If the task that is the subject of the inquiry is a requirement of the employee's job, and she refuses to perform it for no stated reason, then this is, in and of itself, insubordinate, and can be treated as such in accordance with employer policy and practice. The employer is not required to eliminate or reassign tasks merely because an employee refuses - for reasons unknown - to perform them. Unless the employer's policy or practice supports accommodating insubordinate demands (such as outright refusals to perform tasks without explanation) by reassigning such tasks to others, we do not recommend that the employer set a precedent and do so here.

That said, there are some instances where employees are protected in their stated inability to perform job functions (or at least should not be disciplined for it), and/or may be entitled to an accommodation that can take the form of removing non-essential job functions. For example, if an employee is unable to perform a particular job function due to a disability or sincerely held religious belief, or refuses to do so because the task compromises safety, or requires the employee to perform unlawful activities or to engage in conduct that is contrary to public policy, etc., then there is statutory protection for an employee who objects to performance of the task in these scenarios. As to job duties an employee cannot perform due to sincerely held religious beliefs or disability, federal and state law require the employer to examine whether a reasonable accommodation - perhaps in the form of modifying the employee's job to remove or reassign the non-essential function - can be provided without undue hardship. The EEOC expressly addresses this in Enforcement Guidance: Reasonable Accommodation and Undue Hardship Under the Americans with Disabilities Act relative to accommodating disabled employees. Particularly in the section titled "Job Restructuring," the EEOC states that this can be a form of reasonable accommodation and "includes modifications such as:

  • reallocating or redistributing marginal job functions that an employee is unable to perform because of a disability; and altering when and/or how a function, essential or marginal, is performed."

That said, the EEOC also advises that "(a)n employer never has to reallocate essential functions as a reasonable accommodation, but can do so if it wishes." Religious accommodation requirements are similar, and you can learn more about them at What You Should Know About Workplace Religious Accommodation. State law does not differ on these issues to our knowledge. If an employee indicates a refusal to perform a job duty because he or she believes that doing so compromises safety or violates public policy, etc., the employer would do well to undertake a prompt investigation and take appropriate action to address any resultant compromise or concern, and further cannot retaliate against the employee for engaging in "whistle-blowing" or similar activity.
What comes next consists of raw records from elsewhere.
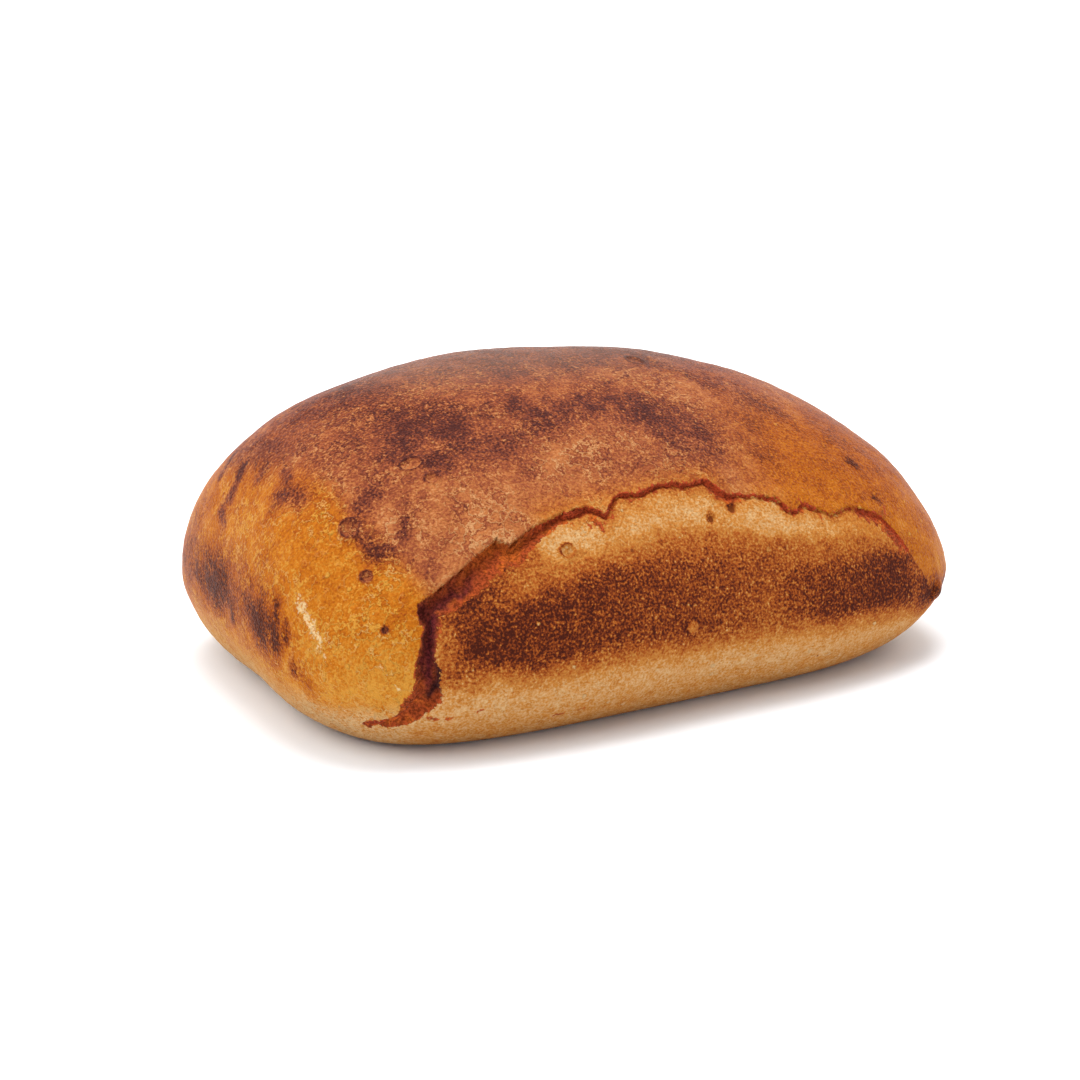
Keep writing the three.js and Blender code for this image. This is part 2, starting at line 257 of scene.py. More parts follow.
def on_side(pairs, facing):
    """Points of a long side, NEAR or FAR, from pairs of x and z."""
    return through_skin(
        [(x, 0, z) for x, z in pairs], [(x, facing * WIDTH, z) for x, z in pairs]
    )


def on_near_side(x, z):
    """The point of the near side at x and z."""
    return on_side([(x, z)], NEAR)[0]


def on_dome(x, y):
    """The point of the dome at x and y."""
    return through_skin([(x, y, BELLY)], [(x, y, 2 * HEIGHT)])[0]


# middle, radius, how flat the outline is, height of the middle and the rim, change of browning
Bubble = namedtuple("Bubble", "middle radius flatness height rim browning")
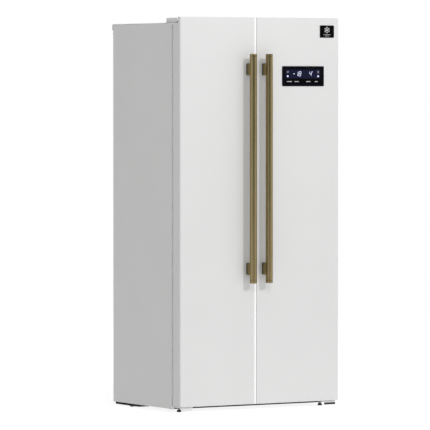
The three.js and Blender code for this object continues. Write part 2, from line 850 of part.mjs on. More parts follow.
function badge() {
  return frontPrism(roundRect([315, 390], [1669, 1724], [3, 3, 3, 3]), [-1.8 - CLEAR, -CLEAR]);
}

function addDoor(side, bins) {
  const door = doorPlan(side);
  const part = (piece) => `${door.name}_${piece}`;
  const barX = BAR_X[door.name];
  add(part("door_skin"), doorSkin(door), MATERIAL.whiteSteel);
  add(part("door_foam"), doorFoam(door), MATERIAL.foam);
  add(part("door_liner"), doorLiner(door), MATERIAL.whitePlastic);
  add(part("door_gasket"), gasket(door), MATERIAL.seal);
  add(part("door_top_cap"), doorCap(door, true), MATERIAL.whitePlastic);
  add(part("door_bottom_cap"), doorCap(door, false), MATERIAL.whitePlastic);
  add(part("handle_bar"), handleBar(barX), MATERIAL.brass);
  add(part("handle_post_upper"), handlePost(barX, POST.high), MATERIAL.brass);
  add(part("handle_post_lower"), handlePost(barX, POST.low), MATERIAL.brass);
  for (const [name, low] of bins) add(part(`door_bin_${name}`), doorBin(door, low), MATERIAL.clearPlastic);
}

// ---------------------------------------------------------------- shelves and drawers

function shelf(room, z, back) {
  const xs = [room.x0 + 1, room.x1 - 1];
  const pane = block(xs, [SHELF.front + 4, back], [z, z + SHELF.glass]);
  const trim = block(
    xs,
    [SHELF.front, SHELF.front + SHELF.trimDepth],
    [z + SHELF.glass - SHELF.trim, z + SHELF.glass + 1],
  );
  const notches = [room.x0, room.x1].map((x) =>
    block([x - 9, x + 9], [SHELF.front + 9, back], [z - 20, z]),
  );
  return union(pane, cut(trim, ...notches));
}

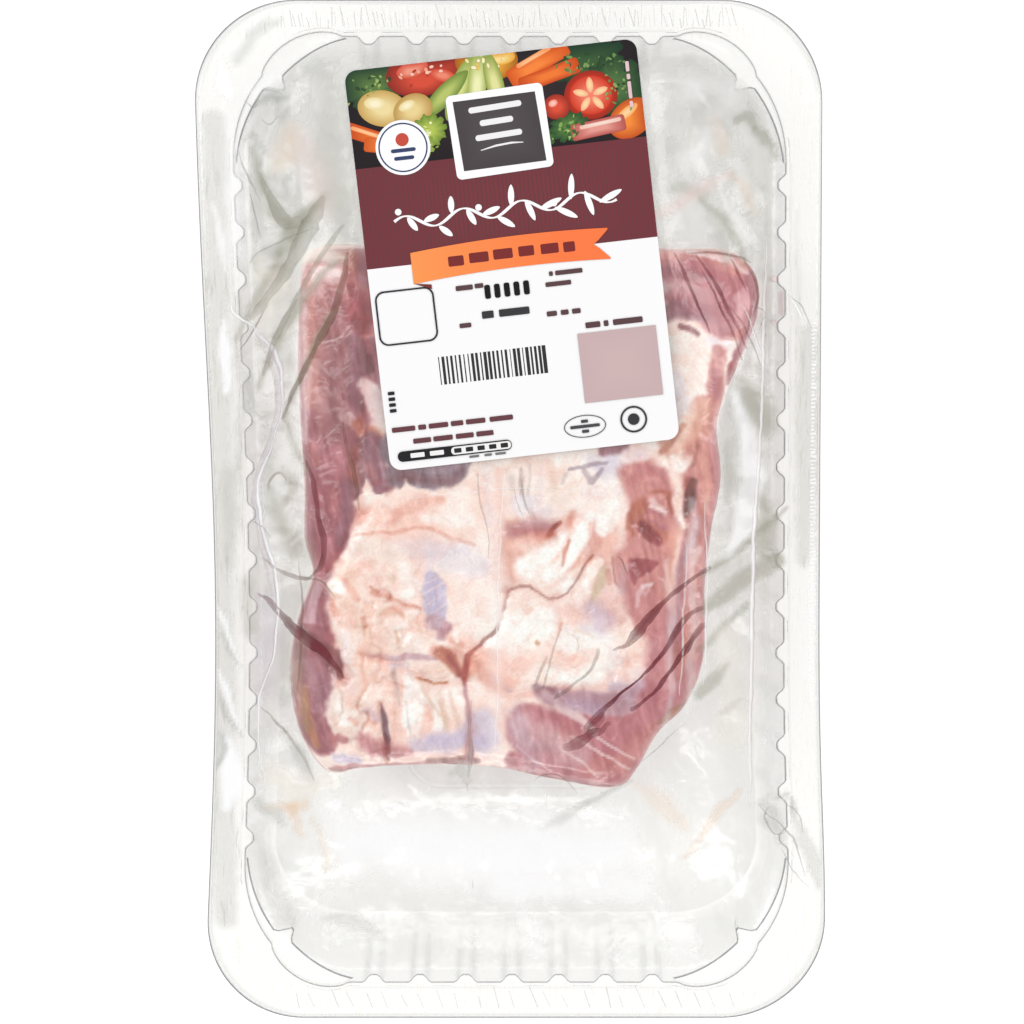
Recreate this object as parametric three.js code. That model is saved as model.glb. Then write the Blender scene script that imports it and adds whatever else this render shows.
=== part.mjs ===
// Pork belly in a clear fluted tray, under a sealed film lid with a paper label on it.
// Millimetres, +Z up, +X to the right of the label's reader and +Y towards the label's end.
// The origin is under the middle of the pack, on the surface that it stands on.
import * as THREE from "three";

// The tray
const TRAY_WIDTH = 160;
const TRAY_LENGTH = 262;
const TRAY_HEIGHT = 40;
const TRAY_WALL = 0.6;
const FLANGE_WIDTH = 9.3;
const FLANGE_CORNER_RADIUS = 26;
const FLOOR_INSET_SIDE = 6.4; // how far the walls lean in, from the flange to the floor
const FLOOR_INSET_END = 11.8;
const WALL_FOOT_HEIGHT = 4;
const WALL_FOOT_ROUNDING = 2.2;

// The flutes, upright ribs that stand into the tray from its walls
const FLUTE_PITCH = 12;
const FLUTE_DEPTH = 2;
const FLUTE_WIDTH = 6;
const FLUTE_CREST = 2.6;
const FLUTES_LONG_SIDE = 15;
const FLUTES_SHORT_SIDE = 7;

// The crescent ledge in each corner, with the lug that parts its two halves
const LEDGE_DROP = 2.6;
const LEDGE_FALL = 0.5;
const LEDGE_LONG_SIDE = 1.7;
const LEDGE_SHORT_SIDE = 3.1;
const LEDGE_BULGE = 2.4;
const LUG_DEPTH = 2.6;

// The raised bead on the floor, a rounded rectangle
const BEAD_WIDTH = 55;
const BEAD_LENGTH = 152;
const BEAD_RADIUS = 9;
const BEAD_HEIGHT = 1.6;
const BEAD_FOOT = 2.6;

// The pull of the vacuum, which bows the tray's long sides
const LEFT_BOW = 5.3;
const LEFT_FLARE = 1.5;
const LEFT_BOW_CENTRE = -28;
const LEFT_BOW_SPREAD = 100;
const RIGHT_BOW = 1;
const RIGHT_FLARE = 1.9;
const RIGHT_FLARE_CENTRE = -105;
const RIGHT_FLARE_SPREAD = 40;

// The gap that parts neighbouring pieces
const GAP = 0.3;

// The meat
const MEAT_CENTRE = [0, -2];
const MEAT_TOP = 36.6;
const MEAT_BASE = TRAY_WALL + BEAD_HEIGHT + GAP;
const MEAT_OUTLINE = [
  [-52.5, 66],
  [-55.5, 46],
  [-55, 20],
  [-54, 5],
  [-54, -8],
  [-52, -17],
  [-55.5, -27],
  [-57.5, -36],
  [-58, -47],
  [-54.5, -61],
  [-47.5, -69.5],
  [-40, -68.3],
  [-20, -67.3],
  [-3, -68.3],
  [10, -71],
  [28.5, -73],
  [33, -68],
  [38.5, -58.5],
  [45, -52],
  [50, -40],
  [50.5, -20],
  [52, -6],
  [54.5, 8],
  [53.5, 22],
  [56, 31],
  [60, 40],
  [64, 52],
  [63.5, 61],
  [58, 66.5],
  [38, 68],
  [0, 68],
  [-34, 68.5],
];
// From the rim of the underside to the rim of the top: [share of the outline, height]
const MEAT_SIDE = [
  [0.88, MEAT_BASE],
  [0.955, 6],
  [0.99, 13],
  [1, 21],
  [0.99, 28],
  [0.955, 32.8],
];
const MEAT_SHOULDER = 0.9; // share of the outline where the top begins
const MEAT_CROWN = 1.6; // the shoulder's fall below the middle of the top
const MEAT_TOP_RINGS = 12;
// Creases between the muscles and the lobes of fat: from, over, to, half width and depth
const MEAT_CREASES = [
  { path: [[-1.5, -20], [-4, -31], [-10, -36], [-11.5, -45], [-10.5, -68]], half: 2.4, depth: 2.6 },
  { path: [[-1.5, -20], [4, -19.5], [9, -23], [15, -21], [20, -12]], half: 2.2, depth: 1.8 },
  { path: [[0, -5], [10, -5], [16, -2]], half: 4, depth: 3 },
  { path: [[-38, 50], [-37, 36], [-40, 14], [-39, 0]], half: 3, depth: 2.2 },
  { path: [[-39, 0], [-43, -9], [-48, -18], [-47, -30], [-44, -43]], half: 2.8, depth: 2 },
  { path: [[-37, 6], [-33, 4], [-28, 7], [-15, 5], [-12, 10]], half: 2.4, depth: 1.4 },
  { path: [[0, -48], [9, -45], [22, -43], [27, -35], [35, -36]], half: 2.6, depth: 1.6 },
  { path: [[-33.5, -50], [-32, -66]], half: 2.2, depth: 2.4 },
  { path: [[-11, -44], [-20, -45], [-30, -39], [-38, -37]], half: 2.4, depth: 1.8 },
  { path: [[45, 8], [45, -1]], half: 2.6, depth: 2.2 },
  { path: [[32, -3], [37, -7]], half: 3.2, depth: 1.8 },
  { path: [[31, -13], [35, -15]], half: 3, depth: 1.6 },
];
// The lumpy fields of fat: centre, reach and depth of the dimples between the lumps
const MEAT_LUMPS = [
  { centre: [-33, -30], reach: 15, depth: 1.4 },
  { centre: [-37, -55], reach: 12, depth: 1.6 },
  { centre: [22, -30], reach: 16, depth: 1.1 },
];
const LUMP_PITCH = 11;

// The film lid, heights of its lower face
const FILM_THICKNESS = 0.4;
const FILM_RIM_INSET = 0.6;
const FILM_SEAL_HEIGHT = TRAY_HEIGHT + GAP;
const FILM_LIP_INSET = 12.4; // where the film leaves the flange
const FILM_OVER_MEAT = 0.5;
const FILM_SAG = 0.016; // sag at mid span is a quarter of this times the span squared
const FILM_MOST_SAG = 13;
const FILM_SHARES_OVER_MEAT = [0.97, 0.9, 0.7, 0.35];
const FILM_SHARES_OF_SPAN = [0.9, 0.76, 0.6, 0.44, 0.28, 0.12]; // from the lip down to the meat
const FILM_FOLD = 0.8; // height of the folds that run to the tray's corners

// The label
const LABEL_WIDTH = 74.6;
const LABEL_LENGTH = 102.8;
const LABEL_THICKNESS = 0.3;
const LABEL_RADIUS = 3;
const LABEL_CENTRE = [0.2, 66];
const LABEL_TURN = 6.5;
const LABEL_LOW_Y = 15; // its lower edge lies on the meat, its upper edge at the flange
const LABEL_HIGH_Y = 118.5;
const LABEL_HELD_MARGIN = 3; // the film is flat under the label and a little round it
const LABEL_EASE = 18;

// How finely the shapes are divided
const STEPS_LONG_SIDE = 14;
const STEPS_SHORT_SIDE = 8;
const STEPS_CORNER = 7;
const LEDGE_SHARES = [0, 0.1, 0.22, 0.34, 0.43, 0.47, 0.5, 0.53, 0.57, 0.66, 0.78, 0.9, 1];
const BEAD_CORNER_STEPS = 5;

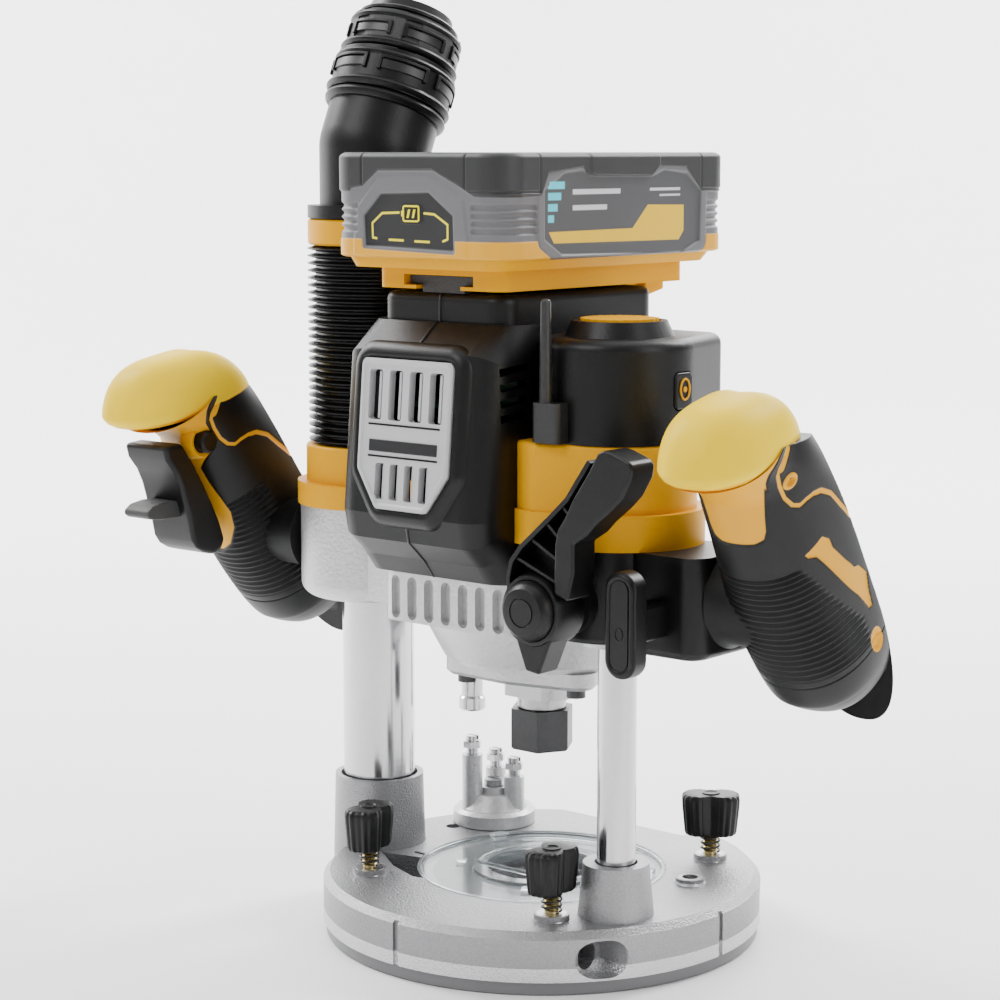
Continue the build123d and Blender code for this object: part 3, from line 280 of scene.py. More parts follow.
area_light("backdrop_b", tuple(away * 1.3 - across * 1.6 + Vector((0, 0, 1.9))),
           tuple(wall_spot + Vector((0, 0, 0.7))),
           (1.2, 1.2), 150)


# --- mesh helpers: coordinates in millimetres --------------------------------------------------------
def new_mesh(name, verts, faces, mat, body, smooth=35, bevel=0.0, segments=3):
    """Mesh object from points in millimetres, riding on a body."""
    mesh = bpy.data.meshes.new(name)
    mesh.from_pydata([(v[0] * MM, v[1] * MM, v[2] * MM) for v in verts], [], faces)
    bm = bmesh.new()
    bm.from_mesh(mesh)
    bmesh.ops.recalc_face_normals(bm, faces=bm.faces)
    bm.to_mesh(mesh)
    bm.free()
    obj = bpy.data.objects.new(name, mesh)
    scene.collection.objects.link(obj)
    mesh.materials.append(mat)
    mesh.shade_smooth()
    mesh.set_sharp_from_angle(angle=math.radians(smooth))
    if bevel:
        mod = obj.modifiers.new("edges", "BEVEL")
        mod.width = bevel * MM
        mod.segments = segments
        mod.limit_method = "ANGLE"
        mod.angle_limit = math.radians(32)
        mod.harden_normals = True
    if body:
        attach(obj, body)
    return obj


def ring_faces(rows, cols):
    """Faces between rings of points that follow one another."""
    return [(i * cols + j, i * cols + (j + 1) % cols, (i + 1) * cols + (j + 1) % cols, (i + 1) * cols + j)
            for i in range(rows - 1) for j in range(cols)]


def rrect(cx, cy, w, h, r, n=6):
    """Outline of a rounded rectangle."""
    pts = []
    for k, (sx, sy) in enumerate(((1, 1), (-1, 1), (-1, -1), (1, -1))):
        for i in range(n + 1):
            a = math.radians(90 * k + 90 * i / n)
            pts.append((cx + sx * (w / 2 - r) + r * math.cos(a), cy + sy * (h / 2 - r) + r * math.sin(a)))
    return pts


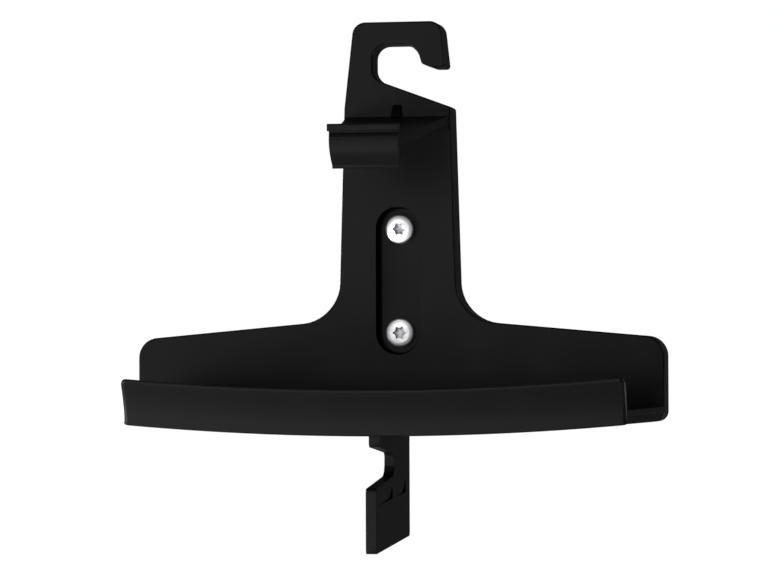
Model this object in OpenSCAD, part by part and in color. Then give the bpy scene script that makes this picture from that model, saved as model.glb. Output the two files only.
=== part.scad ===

Ultimately, if the subject employee "is not willing to state the reason she is unable to perform the task," and the employer is not otherwise aware why she will not do so (and particularly if the employee was on notice that such task is a requirement of the job), the employer is not required by any employment law of which we are aware to accommodate such refusal, assuming the task is not something that is contrary to public policy, or is unsafe, etc. It can and should treat the employee as it would any other who unreasonably failed or refused to perform the required functions of his or her job, which presumably includes some form of disciplinary action and perhaps even discharge, depending upon the applicable facts. Note that although the employer is otherwise "willing to transfer this task to another employee," if it does so without any understanding of the employee's refusal to perform the task in the first place, it will be setting a precedent (assuming this is the first situation of its kind). Other employees who - for whatever reason, including those that do not enjoy statutory protection - simply do not wish to perform one or more of the tasks associated with their jobs may just refuse to do them, and then will expect the employer to similarly remove and reassign said function(s) just as was done here. The employer should carefully consider the consequences of accommodating the subject employee's refusal to perform the particular task without knowledge of the underlying reason. While employers do have a duty to accommodate in some cases, as noted, there is no obligation to do so in every case where an employee simply does not want to perform the duties required of his/her job.

We recommend that the employer document the employee's refusal to perform the particular task and meet again with her to ascertain why she won't meet this aspect of the job. You can explain to her the employer's reason for wanting an explanation as to her reticence, which includes protecting her statutory rights, if they apply. If she articulates her justification verbally and not in writing, the employer can still document the conversation, and from there can determine whether accommodation needs to be and/or can be provided. If she continues to refuse to state any reason for refusing the task, then this, too, should be documented. Any disciplinary action for insubordination that issues in a manner consistent with employer policy and practice should be documented, as well.